**To do:** Copy out each line containing "picks" from the entries below.

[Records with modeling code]

= = =

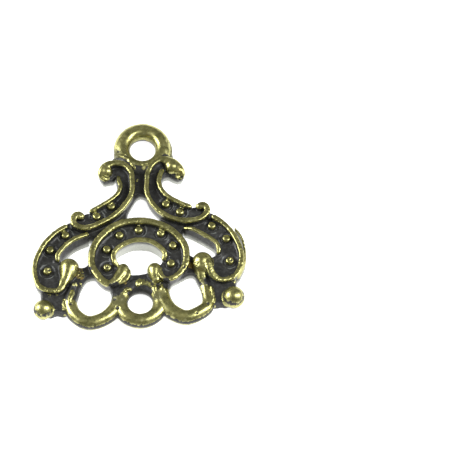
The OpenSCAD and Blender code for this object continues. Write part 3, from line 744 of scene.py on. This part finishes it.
def ballness(points):
    # 1 on the corner balls, the round heads and the tops of the beads
    value = np.zeros(len(points))
    for x, y, mid, radius in cornerBalls:
        away = np.linalg.norm(points - (x, y, mid), axis=1) / radius
        lift = (points[:, 2] - mid) / radius
        # A band of painted shade across each corner ball, a little above its middle
        bare = fade(lift, -0.98, -0.8) * (1 - wearAndShade["ballShadeStrength"] * strip(lift, *wearAndShade["ballShadeBand"]))
        value = np.maximum(value, (1 - fade(away, 1.05, 1.2)) * bare)
    for x, y, mid, radius in headBalls():
        away = np.linalg.norm(points - (x, y, mid), axis=1) / radius
        lift = (points[:, 2] - mid) / radius
        value = np.maximum(value, (1 - fade(away, 1.04, 1.12)) * fade(lift, -0.30, 0.05))
    for x, y, floor in beads["places"]:
        away = np.hypot(points[:, 0] - x, points[:, 1] - y) / beads["radius"]
        lift = points[:, 2] - floor
        bead = (1 - fade(away, 0.97, 1.04)) * fade(lift, -0.08, 0.02)
        bead *= 1 - fade(lift / beads["rise"], 1.15, 1.35)
        value = np.maximum(value, bead)
    return value


def spots(points, table):
    # 1 inside the round spots of a table
    value = np.zeros(len(points))
    for x, y, radius in table:
        away = np.hypot(points[:, 0] - x, points[:, 1] - y) / radius
        value = np.maximum(value, 1 - fade(away, 0.45, 1.15))
    return value


def flakes(points, table, seed):
    # The same spots broken up into ragged flakes
    broken = spots(points, table) * (0.55 + 1.1 * bumps(points, marks["fleckSize"], seed))
    return fade(broken, 0.30, 0.50)


def brassShade(points):
    # 1 where the brass is painted darker as shade: low on the ring's flanks, and in a few spots between
    # parts
    lift, away = wireLift(points)
    low = (1 - fade(lift, 0.25, 0.60)) * (1 - fade(away, 1.2, 1.4))
    flanks = fade(points[:, 1], *wearAndShade["ringFrom"]) * (1 - fade(points[:, 1], 9.4, 10.8))
    return np.maximum(low * flanks, spots(points, marks["shaded"]))


def glints(points):
    # Painted glints: thin broken silvery arcs round the beads, along the outer edges of the moats
    value = np.zeros(len(points))
    for x, y, floor in beads["places"]:
        away = np.hypot(points[:, 0] - x, points[:, 1] - y)
        arc = strip(away, beads["moatOuter"], beads["glintWidth"])
        onFloor = fade(points[:, 2], floor - 0.3, floor - 0.2)
        arc *= onFloor * (1 - fade(points[:, 2], floor + 0.1, floor + 0.25))
        value = np.maximum(value, arc)
    return value * fade(bumps(points, beads["glintLength"], 11), 0.0, 0.25)


def carve(mesh):
    # Moats round the beads, pits, ragged rims, raised flecks and the unevenness of a cast surface
    points, normals = readVectors(mesh, "co"), readVectors(mesh, "normal")
    back = points[:, 2] < 0.12
    inner, outer = beads["moatInner"], beads["moatOuter"]
    for x, y, floor in beads["places"]:
        away = np.hypot(points[:, 0] - x, points[:, 1] - y)
        dip = fade(away, inner - 0.04, inner + 0.04) * (1 - fade(away, outer - 0.10, outer))
        dip *= 1 - fade(points[:, 2] - floor, 0.08, 0.22)
        dip *= fade(points[:, 2], floor - 0.4, floor - 0.2)
        points[:, 2] -= beads["moatDepth"] * dip
    points[:, 2] -= marks["pitDepth"] * spots(points, marks["pits"]) * fade(normals[:, 2], 0.2, 0.6)
    pitch = casting["wavinessPitch"]
    rough = casting["waviness"] * (bumps(points, pitch, 1) + 0.5 * bumps(points, pitch / 2.5, 2))
    ridge, half = ridgeness(points)
    edge = ridge * casting["nibble"] * np.minimum(bumps(points, casting["nibblePitch"], 3) * 1.6, 0.2)
    edge *= 1 - fade(half, 0.40, 0.55)    # the wide heads stay smooth
    rough += marks["fleckHeight"] * flakes(points, marks["flecks"], 5) * fade(normals[:, 2], 0.1, 0.5)
    points += normals * (rough + edge)[:, None] * ~back[:, None]
    points[:, 2] = np.where(back & (normals[:, 2] < -0.5), 0.0, np.maximum(points[:, 2], 0.0))
    writePoints(mesh, points)


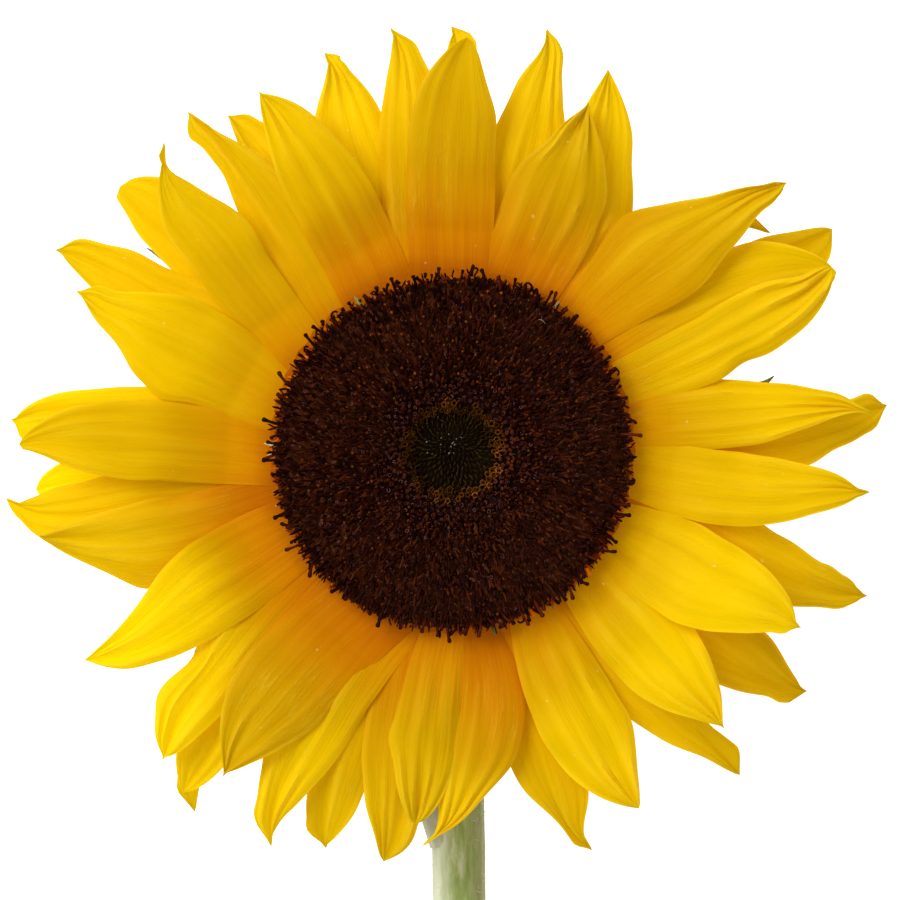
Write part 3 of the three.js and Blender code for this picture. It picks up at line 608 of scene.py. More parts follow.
def stem_material():
    """Pale green with darker fibres, pith at the cut end and cork on the scars, and painted light on the left
    side with painted shade on the right.
    """
    g = Graph("stem_skin")
    side = g.value("side")
    fibres = g.noise(g.stretch(g.value("grain", "Vector"), (1.0, 0.22, 1.0)), 1.1, 4.0, 0.6)
    blotches = g.noise(g.stretch(g.place, (1.0, 0.45, 1.0)), 0.35, 3.0, 0.55)
    fine = g.noise(g.place, 5.0, 4.0, 0.7)
    tone = g.add(g.times(fibres, 0.5), g.times(blotches, 0.5))
    base = g.ramp(tone, [(0.36, "7f9644"), (0.46, "98ac5e"), (0.55, "b0be7c"), (0.66, "d2dab0")])
    # Painted light and shade by the side value: olive shade where the skin faces right, pale light where it
    # faces left, greyed where it faces straight left, with blotches mixed in
    uneven = g.add(side, g.swing(blotches, 0.9))
    base = g.mix(g.range(uneven, 0.2, 0.8, 0.0, 0.75), base, "848240")
    base = g.mix(g.range(uneven, -0.2, -0.7, 0.0, 0.8), base, "e4ecce")
    base = g.mix(g.range(side, -0.9, -1.0, 0.0, 0.6), base, "b4b4b4")
    base = g.mix(g.times(g.value("dry"), g.range(fine, 0.2, 0.7, 0.6, 1.0)), base, "a8895a")
    cells = g.node("TexVoronoi", {"Vector": g.place, "Scale": 1.7}).outputs["Distance"]
    base = g.mix(g.value("pith"), base, g.ramp(cells, [(0.0, "f2efd6"), (0.5, "e2dcb4"), (0.9, "b9b078")]))
    height = g.add(fibres, g.times(fine, 0.6))
    return g.finish(base, g.range(fine, 0.3, 0.7, 0.5, 0.7), g.bump(height, 0.12), 0.3, sheen=0.2)


def hair_material():
    """Fine colourless hairs."""
    g = Graph("hair")
    fine = g.noise(g.place, 2.0, 2.0)
    base = g.ramp(fine, [(0.3, "dfe3cc"), (0.7, "fbfbf2")])
    return g.finish(base, g.range(fine, 0.2, 0.8, 0.45, 0.65), g.bump(fine, 0.02), 0.3, glow=0.4)


def floret_material(name, rough_low, rough_high, specular, streak, patch):
    """Parts of the disc, coloured by their tone and mottled finely."""
    g = Graph(name)
    fine = g.noise(g.place, 3.2, 4.0, 0.65)
    patches = g.noise(g.place, 0.12, 2.0, 0.5)
    base = g.mix(g.range(fine, 0.35, 0.75), g.value("tone", "Vector"), streak, "SOFT_LIGHT")
    base = g.mix(g.range(patches, 0.42, 0.62, 0.0, 0.3), base, patch)
    height = g.add(fine, g.times(g.noise(g.place, 9.0, 2.0), 0.4))
    return g.finish(base, g.range(fine, 0.3, 0.7, rough_low, rough_high), g.bump(height, 0.08), specular)


def floor_material():
    """Plain pale board with a faint grain, lit a little from within like a light table."""
    g = Graph("floor")
    base = g.ramp(g.noise(g.place, 0.05, 3.0), [(0.3, "fafafa"), (0.7, "ffffff")])
    normal = g.bump(g.noise(g.place, 1.2), 0.02)
    return g.finish(base, 0.9, normal, 0.1, lit=FLOOR_GLOW, lit_colour=(1, 1, 1, 1))


def spread(t, widest, base, point):
    """Half width of a petal or bract as a share of its greatest half width."""
    rising = base + (1 - base) * np.sin(np.pi / 2 * np.minimum(t / widest, 1))
    u = np.clip((t - widest) / (1 - widest), 0, 1)
    return np.where(t < widest, rising, np.maximum(0, 1 - u * u) ** point)


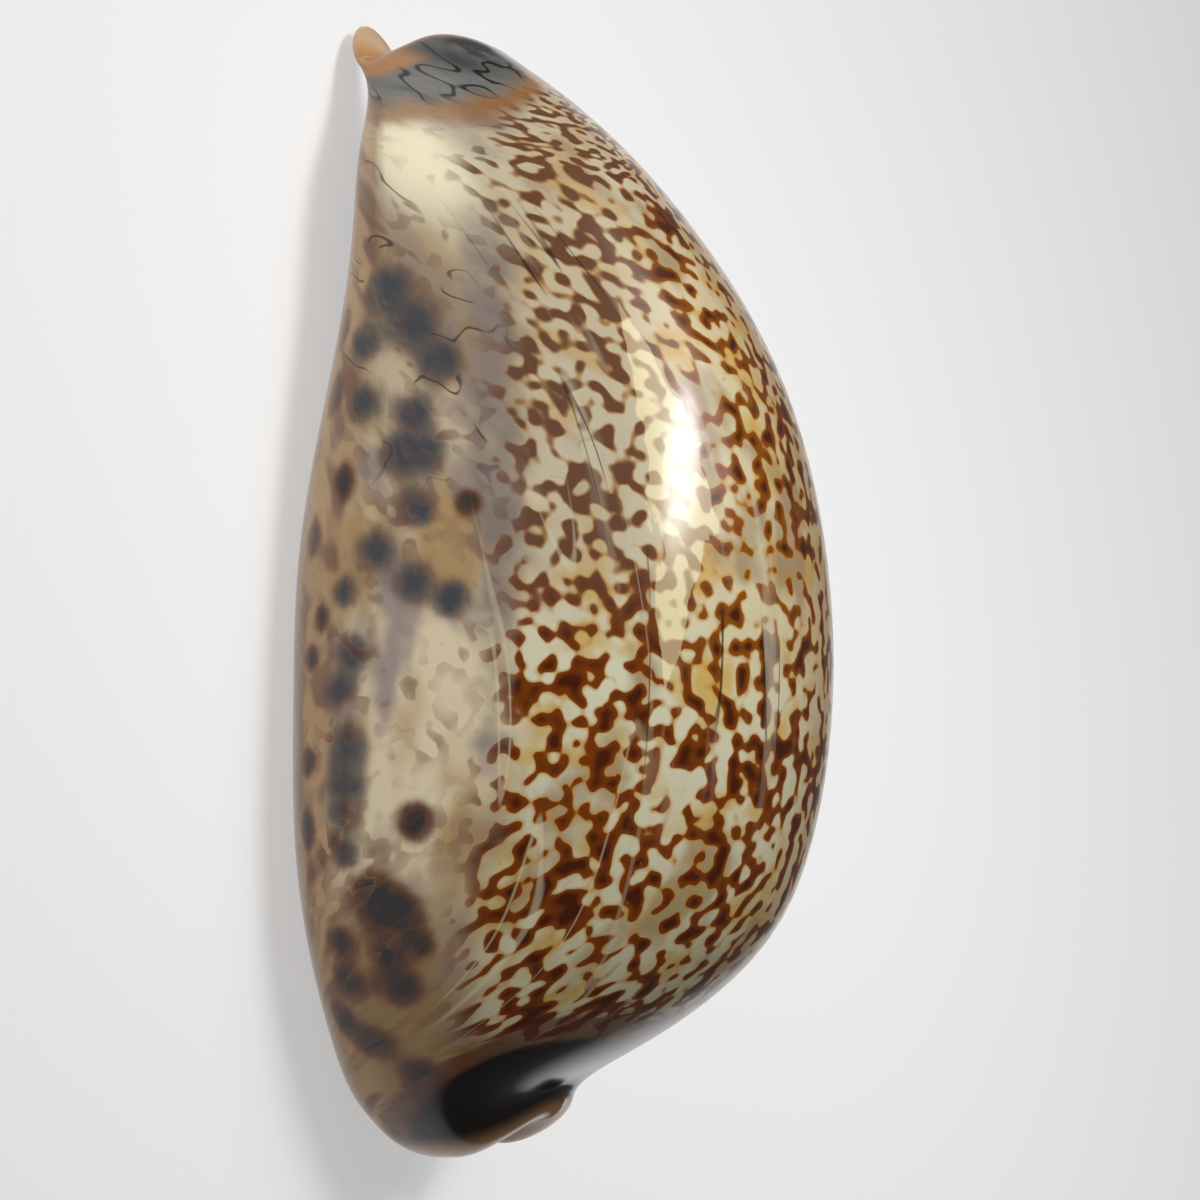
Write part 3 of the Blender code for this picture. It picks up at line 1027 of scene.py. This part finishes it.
@dataclass(frozen=True)
class PolishedAragonite:
    """Cowrie glaze: aragonite laid down and polished by the mantle, as smooth as porcelain.

    It gives the eye a clear hard shine over colours that lie at different depths: crisp brown
    script near the top, and veiled brown and slate under the side callus.
    """

    roughness: float = 0.3
    specular: float = 0.0
    coat_roughness: float = 0.17
    coat: float = 1.0
    growth_lines: Cloud = Cloud(1.6, 3.0, 61.0, 6.0)
    growth_strength: float = 0.25
    growth_height: float = 0.02  # millimetres

    white: str = "#DAD7BA"
    ground_layers: tuple[Layer, ...] = (
        ("#D2AE62", Cloud(3.6, 3.0, 11.0, fade=(0.47, 0.66))),
        # Partly painted light: a yellower ground on the upper dome.
        ("#D0A850", "golden", 0.3),
        ("#B5A186", "haze", 0.6),
        ("#9C8569", Cloud(5.0, 3.0, 37.0, 1.6, (0.5, 0.66)), 0.85),
        # Partly painted shade: a redder, darker ground past the crest.
        ("#B58C5E", "rosy", 0.6),
        # Partly painted shade: the ground browns towards the anterior end.
        ("#A28E60", "tawny", 0.35),
    )
    # Cream patches, and taupe ones, on a ground that grows yellower on the upper dome, partly as
    # painted light, and redder past the crest and browner towards the anterior end, partly as
    # painted shade.
    """Cream patches, and taupe ones, on a ground that grows more golden, rosy and tawny."""

    cells: Span = (1.3, 1.1)  # millimetres between strokes, on the dome and under the haze
    cell_stretch: float = 1.25
    cell_power: float = 3.0  # 2 for round cells, and more for squarer ones
    randomness: float = 0.9
    push_size: float = 2.0
    fine_waver: Cloud = Cloud(1.0, 0.0, 3.0)
    fine_reach: float = 0.8
    broad_waver: Cloud = Cloud(5.5, 2.0, 5.0)
    broad_reach: float = 0.45
    # More strokes towards the anterior end, where the ground is also partly painted shade, and
    # fewer under the veil.
    more_strokes: tuple[tuple[str, float], ...] = (("tawny", 0.05), ("haze", -0.04))
    """The net that the script is drawn from."""

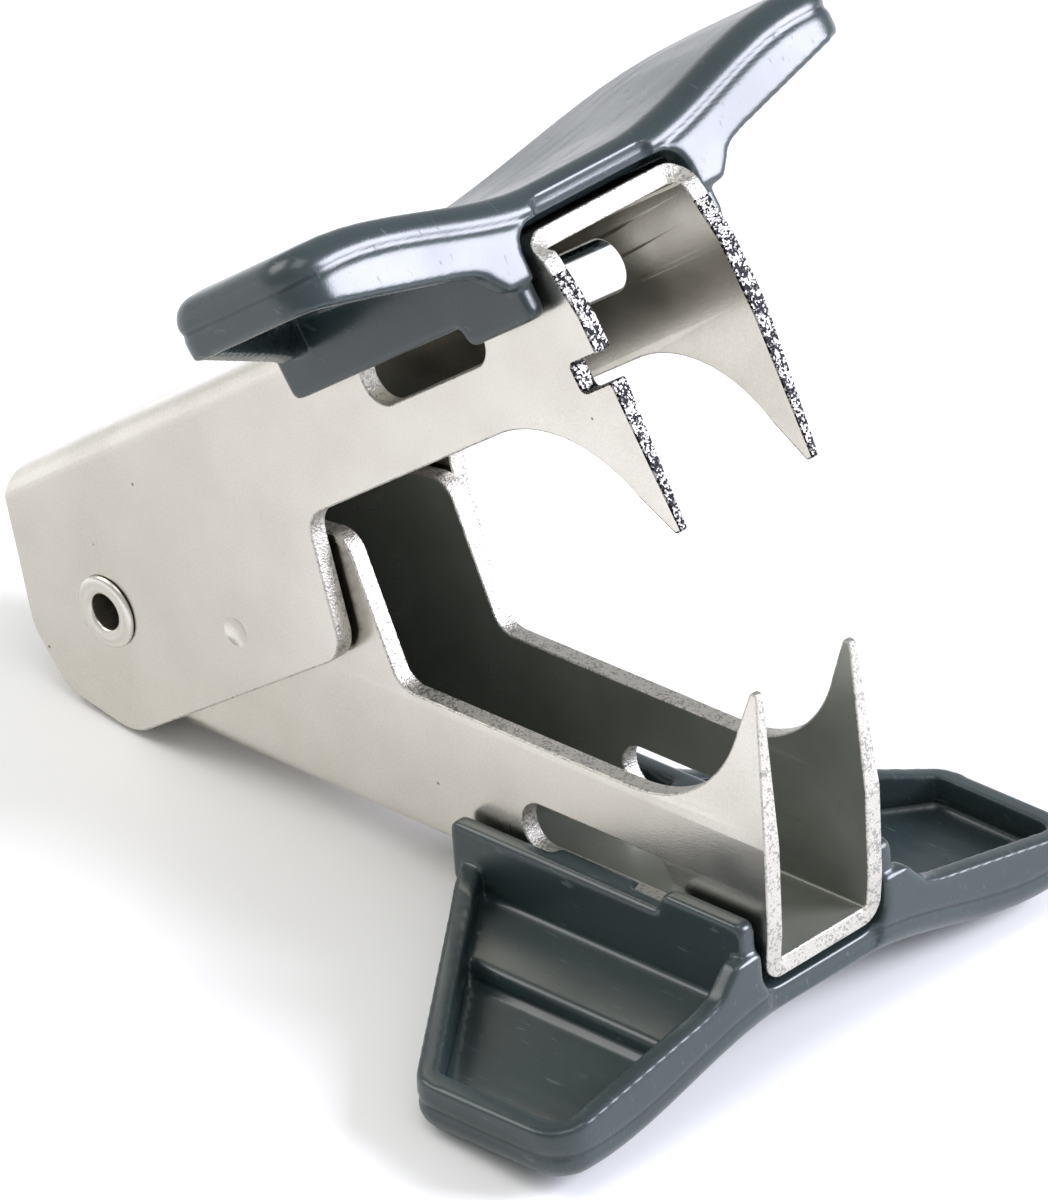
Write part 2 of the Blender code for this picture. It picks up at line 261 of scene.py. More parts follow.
def nickel(name, light, dark, roughness, grain_height, metallic=1.0):
    """Plated sheet: grain, cloudiness and stray pits on a warm grey metal."""
    material, tree, shader = finish(name, light, metallic, roughness)
    place = add(tree, "ShaderNodeTexCoord").outputs["Object"]
    grain = add(tree, "ShaderNodeTexNoise",
                {"Vector": place, "Scale": per_mm(GRAIN), "Detail": 3.0}).outputs["Fac"]
    cloud = add(tree, "ShaderNodeTexNoise",
                {"Vector": place, "Scale": per_mm(CLOUD), "Detail": 2.0}).outputs["Fac"]
    cells = add(tree, "ShaderNodeTexVoronoi", {"Vector": place, "Scale": per_mm(PIT_SPACING)})
    pit = ranged(tree, cells.outputs["Distance"], PIT_CORE, PIT_RIM, 1.0, 0.0, "SMOOTHSTEP")
    cloudy = ranged(tree, cloud, 0.35, 0.65, 0.0, 1.0)
    body = blended(tree, cloudy, linear(light), linear(dark))
    grainy = ranged(tree, grain, 0.3, 0.75, 0.0, 0.22)
    speckled = blended(tree, grainy, body, linear("#8d877d"))
    tree.links.new(blended(tree, pit, speckled, linear("#77726a")), shader.inputs["Base Color"])
    tree.links.new(ranged(tree, cloud, 0.3, 0.7, roughness - 0.04, roughness + 0.05),
                   shader.inputs["Roughness"])
    rough = add(tree, "ShaderNodeBump",
                {"Height": grain, "Strength": 0.5, "Distance": grain_height * MM})
    dent = add(tree, "ShaderNodeBump",
               {"Height": pit, "Strength": 0.7, "Distance": PIT_DEEP * MM,
                "Normal": rough.outputs["Normal"]}, invert=True)
    tree.links.new(dent.outputs["Normal"], shader.inputs["Normal"])
    return material


satin_nickel = nickel("satin_nickel_plate", "#dfdbd3", "#d8d4cb", 0.24, 0.008)
print("made", satin_nickel.name)

# %% [markdown]
# ## Finish: nickel inside the fold
# The inside faces of the channels are the same nickel as the outside. Their colour is darkened to
# stand in for the shade that falls inside them, so this is painted shade and not a different
# plating. In the wide fold the painted shade is slight, and the finish is a little glossier. In the
# narrow fold the painted shade is deep and tinted grey-green, and that finish is duller and only
# half a metal.

# %% Nickel inside the channels, darkened as painted shade
# These colours are darker than the outside nickel as painted shade inside the folds: slight in the
# wide fold, deep in the narrow one.
wide_fold_painted_shade = nickel("nickel_painted_shade_wide_fold", "#d3cfc4", "#c6c2b7", 0.20, 0.004)
narrow_fold_painted_shade = nickel("nickel_painted_shade_narrow_fold", "#868a82", "#777b73", 0.30, 0.004,
                       metallic=0.5)
print("made", wide_fold_painted_shade.name, "and", narrow_fold_painted_shade.name)

# %% [markdown]
# ## Finish: sheared edge
# The press shears each blank out. A sheared edge has a smooth burnished band on the punch side
# and a torn, crystalline band below it. Plating makes both bright, with dark pits between the
# torn grains, here about an eighth of a millimetre across. The fronts of the wide jaw's fangs are
# torn the most, so their grains stand out black and white.

# %% Sheared, plated edge
CRYSTAL, WANDER = 0.12, 0.7


def sheared(name, light, dark, dark_share, roughness):
    """Torn metal as small crystals, each bright or dark, with wandering brighter patches."""
    material, tree, shader = finish(name, light, 1.0, roughness)
    place = add(tree, "ShaderNodeTexCoord").outputs["Object"]
    wander = add(tree, "ShaderNodeTexNoise",
                 {"Vector": place, "Scale": per_mm(WANDER), "Detail": 2.0}).outputs["Fac"]
    crystals = add(tree, "ShaderNodeTexVoronoi", {"Vector": place, "Scale": per_mm(CRYSTAL)})
    shade = crystals.outputs["Color"]
    torn = add(tree, "ShaderNodeMath", {0: shade, 1: ranged(tree, wander, 0.3, 0.7, -0.22, 0.22)},
               operation="ADD").outputs[0]
    dark_ones = ranged(tree, torn, dark_share - 0.06, dark_share + 0.06, 1.0, 0.0, "SMOOTHSTEP")
    colour = blended(tree, dark_ones, linear(light), linear(dark))
    tree.links.new(colour, shader.inputs["Base Color"])
    tree.links.new(ranged(tree, shade, 0.1, 0.9, roughness - 0.12, roughness + 0.08),
                   shader.inputs["Roughness"])
    faceted = add(tree, "ShaderNodeBump", {"Height": crystals.outputs["Distance"],
                                           "Strength": 0.7, "Distance": 0.04 * MM})
    tree.links.new(faceted.outputs["Normal"], shader.inputs["Normal"])
    return material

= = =

**Result of this task:**
Write part 3 of the three.js and Blender code for this picture. It picks up at line 608 of scene.py. More parts follow.
Write part 3 of the Blender code for this picture. It picks up at line 1027 of scene.py. This part finishes it.
Write part 2 of the Blender code for this picture. It picks up at line 261 of scene.py. More parts follow.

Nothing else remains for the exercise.